Search infrastructure wants to be neutral, invisible, and ubiquitous. APIs scale best when they power everyone quietly in the background. Products, on the other hand, want to own the user, the workflow, and the moment where intent turns into action.
Those incentives are fundamentally at odds. If you power sales tools, recruiting tools, research tools, and internal platforms all at once, staying neutral becomes harder over time. The moment users fall in love with a workflow built directly on top of search, the question shifts from “who powers this?” to “who should own this?” That tension is not about roadmap choices. It is structural.

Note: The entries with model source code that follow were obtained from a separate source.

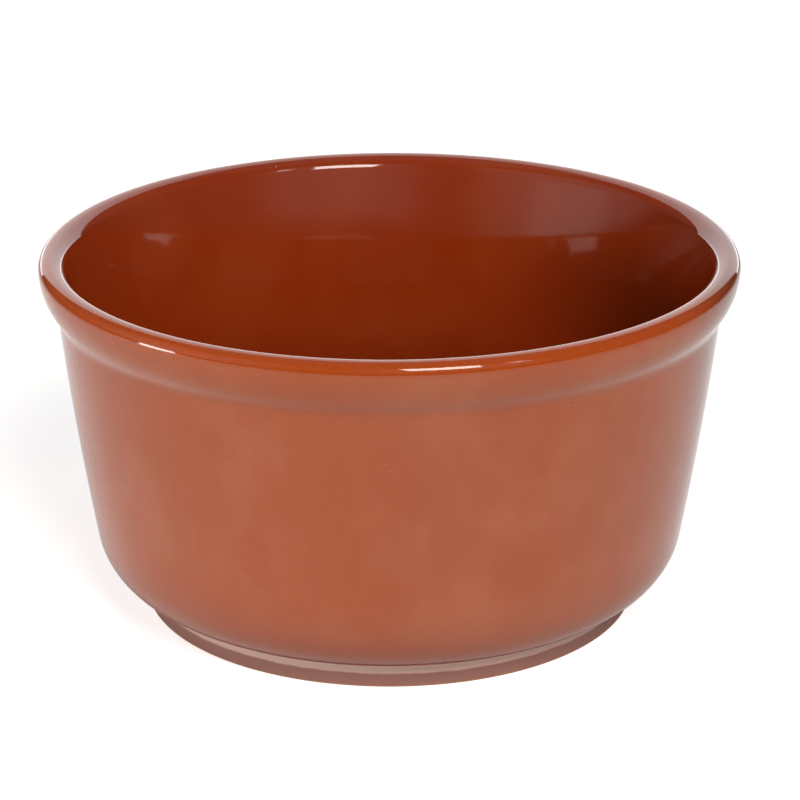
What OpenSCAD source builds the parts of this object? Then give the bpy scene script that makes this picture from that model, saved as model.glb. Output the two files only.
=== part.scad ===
// Deep round serving bowl of glazed red clay, thrown and fired as one piece.
// It stands on its foot ring at z = 0 and is turned about the Z axis. Sizes are in millimetres.

/* [Bowl] */
// Outer diameter at the widest place, which is the rolled rim
rim_d = 150; // [120:1:220]
// Height from the table to the crest of the lip
height = 79; // [60:0.5:110]

/* [Rim] */
// Radius of the lip's round top and outer side
lip_r = 2.4; // [1.5:0.1:2.7]
// Width of the lip, from its widest place to the line of the flared inner wall
lip_w = 5.9; // [5.5:0.1:7.5]
// Radius of the shoulder between the lip and the inner wall
shoulder_r = 5; // [4.5:0.1:10]
// Radius of the band's bulge under the lip
band_r = 13; // [11:0.1:18]
// Height of the band, from the crest down to the wall
band_h = 11.5; // [8:0.1:12]
// Radius of the soft hollow where the band meets the wall
hollow_r = 5.4; // [0.5:0.1:8]

/* [Wall] */
// Lean of the outer wall from the vertical at its top, in degrees
wall_lean = 6; // [4:0.1:12]
// Radius of the wall's slight belly, seen in section
belly_r = 800; // [500:10:1200]
// Radius of the outer corner between the wall and the underside
corner_r = 14; // [9:0.5:20]
// Wall thickness, measured level, where the wall meets the lower corner
wall_t = 6; // [5:0.1:7.5]
// Lean of the inner wall's straight lower part from the vertical, in degrees
inner_lean = 7.5; // [5:0.1:9.5]
// Height over which the inner wall flares out towards the lip, down from the crest
flare_h = 31; // [20:0.5:45]
// Radius of the inner corner between the wall and the floor
inner_corner_r = 14; // [6:0.5:20]
// Thickness of the floor over the recess
floor_t = 5; // [3:0.1:8]

/* [Foot] */
// How far the foot ring's outer face is set in from the lower end of the wall
foot_inset = 10.6; // [7:0.1:14]
// Width of the foot ring where it stands on the table
foot_w = 6.5; // [4:0.1:12]
// Height of the underside of the body above the table
foot_h = 4.8; // [2.5:0.1:8]
// Depth of the recess inside the foot ring
recess_h = 3; // [1.5:0.1:5]
// Radius of the worn edges of the foot ring
foot_edge_r = 0.6; // [0.2:0.1:1]
// Radius of the hollow where the foot meets the body
foot_hollow_r = 0.7; // [0.3:0.1:1.5]
// Radius of the hollow in the corner of the recess
recess_hollow_r = 1.5; // [0.5:0.1:2]

/* [Hidden] */
$fn = 256;
// How far a slice reaches back over its chord, so that it overlaps and never only touches
lap = 0.3;

// Points are [distance from the axis, height].
function unit(v) = v / norm(v);
// The point at distance d from p, on the way to q
function toward(p, q, d) = p + d * unit(q - p);
// The point at height z that lies at distance d from p, on the side away from the axis
function out_at(p, d, z) = [p[0] + sqrt(d * d - (z - p[1]) * (z - p[1])), z];
// The point at distance d1 from p and d2 from q, on the right of the way from p to q (side = 1)
// or on its left (side = -1)
function meet(p, d1, q, d2, side) =
    let (s = norm(q - p), u = unit(q - p), a = (s * s + d1 * d1 - d2 * d2) / (2 * s))
    p + a * u + side * sqrt(d1 * d1 - a * a) * [u[1], -u[0]];

rim_r = rim_d / 2;
floor_z = recess_h + floor_t;

// Lip and band, which share their tangent at the widest place
widest = [rim_r, height - lip_r];
lip_c = widest - [lip_r, 0];
band_c = widest - [band_r, 0];

// Wall, from the band's lower edge down to the corner
wall_top = out_at(band_c, band_r, height - band_h);
wall_c = wall_top - belly_r * [cos(wall_lean), -sin(wall_lean)];
hollow_c = meet(band_c, band_r + hollow_r, wall_c, belly_r + hollow_r, -1);
hollow_top = toward(band_c, hollow_c, band_r);
hollow_end = toward(wall_c, hollow_c, belly_r);
corner_c = out_at(wall_c, belly_r - corner_r, foot_h + corner_r);
wall_end = toward(wall_c, corner_c, belly_r);

// Foot, set under the corner
foot_r = wall_end[0] - foot_inset;
foot_in_r = foot_r - foot_w;
foot_hollow_c =
    let (x = foot_r + foot_hollow_r, d = corner_r + foot_hollow_r)
    [x, corner_c[1] - sqrt(d * d - (x - corner_c[0]) * (x - corner_c[0]))];
corner_end = toward(corner_c, foot_hollow_c, corner_r);

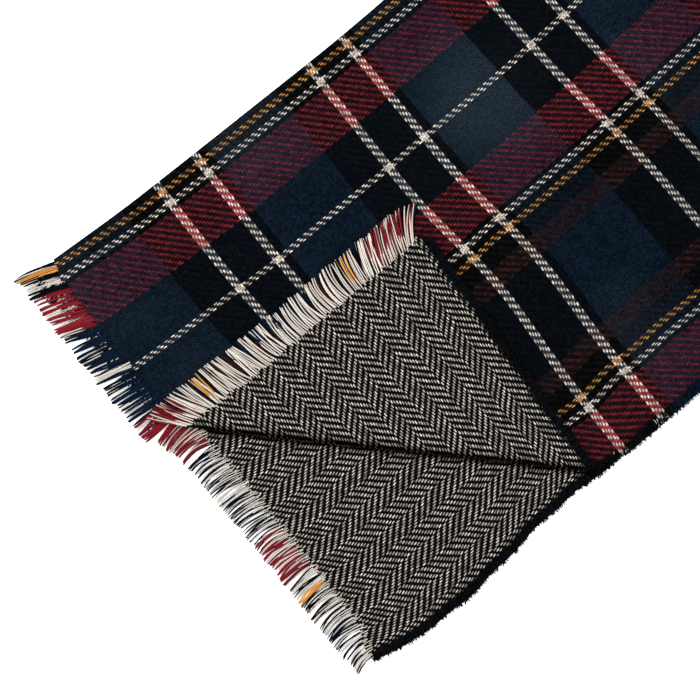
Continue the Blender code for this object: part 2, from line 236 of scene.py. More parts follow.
class ScarfYarns(bpy.types.PropertyGroup):
    """The yarns' colours."""

    navy: bpy.props.FloatVectorProperty(
        name="Navy", description="Ground of the tartan", subtype="COLOR", size=3, min=0, max=1,
        default=(0.0024, 0.0064, 0.0150),
    )
    black: bpy.props.FloatVectorProperty(
        name="Black", description="Dark checks and the reverse's weft", subtype="COLOR", size=3, min=0, max=1,
        default=(0.0024, 0.0026, 0.0032),
    )
    red: bpy.props.FloatVectorProperty(
        name="Red", description="Broad bands of the tartan", subtype="COLOR", size=3, min=0, max=1,
        default=(0.118, 0.0080, 0.0125),
    )
    cream: bpy.props.FloatVectorProperty(
        name="Cream", description="Fine lines, and the reverse's warp", subtype="COLOR", size=3, min=0, max=1,
        default=(0.54, 0.49, 0.43),
    )
    gold: bpy.props.FloatVectorProperty(
        name="Gold", description="Fine line beside the cream one", subtype="COLOR", size=3, min=0, max=1,
        default=(0.42, 0.18, 0.035),
    )
    rust: bpy.props.FloatVectorProperty(
        name="Rust", description="Faint brown-red band", subtype="COLOR", size=3, min=0, max=1,
        default=(0.022, 0.0066, 0.0062),
    )


class ScarfCloth(bpy.types.PropertyGroup):
    """Sizes of the cloth and its fringe."""

    thickness: bpy.props.FloatProperty(
        name="Cloth thickness", description="Of the double-faced cloth", default=0.0020, min=0.0005,
        max=0.003, unit="LENGTH",
    )
    ridge_height: bpy.props.FloatProperty(
        name="Ridge height", description="Scales the soft ridges that the cloth lies in", default=1.0,
        min=0.0, max=2.0, subtype="FACTOR",
    )
    fringe_yarn: bpy.props.FloatProperty(
        name="Fringe yarn", description="Thickness of the face's warp ends", default=0.0016, min=0.0005,
        max=0.003, unit="LENGTH",
    )
    lining_yarn: bpy.props.FloatProperty(
        name="Reverse yarn", description="Thickness of the reverse's warp ends", default=0.0009, min=0.0003,
        max=0.003, unit="LENGTH",
    )


class ScarfStage(bpy.types.PropertyGroup):
    """Floor, lights and camera."""

    camera_height: bpy.props.FloatProperty(
        name="Camera height", description="Above the surface", default=2.0, min=0.5, max=10.0, unit="LENGTH"
    )
    view_width: bpy.props.FloatProperty(
        name="View width", description="What the camera sees of the surface", default=0.4991, min=0.1,
        max=4.0, unit="LENGTH",
    )
    floor_color: bpy.props.FloatVectorProperty(
        name="Floor", description="Colour of the surface", subtype="COLOR", size=3, min=0, max=1,
        default=(0.93, 0.93, 0.925),
    )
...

GTM users are notoriously needy, myself very much included. If you give them powerful search, they will inevitably ask for emailing, sequencing, scoring, collaboration, and all the other things Clay and Unify already do. Should Exa listen to those requests, or is that the fastest way to lose focus?
Do they stop at search, or is search just the wedge? Once you own the entity graph and the discovery layer, the temptation to move downstream is enormous.
And finally, if Exa already powers AI search for a growing number of platforms, do they see themselves as fundamentally complementary to GTM and recruiting tools, or as a future competitor wearing a thinner UI today?
A soft prediction

The more I think about it, the more it feels like we’re approaching a convergence point. My bet is search will become more commoditized, but high-quality, intent-aware search is and still will be rare. Workflows are differentiated, but increasingly depend on the same discovery layer. Somewhere in the middle, a new category may be forming.
The question is not whether these worlds collide. It’s who owns the moment where search turns into action.
If everyone eventually has access to the same AI-powered search infrastructure, what actually becomes scarce again?
Is it attention?
Is it trust?
Is it judgment?
Or is it simply owning the moment where discovery turns into action?
That answer probably determines which of these tools stay infrastructure, which become platforms, and which quietly disappear.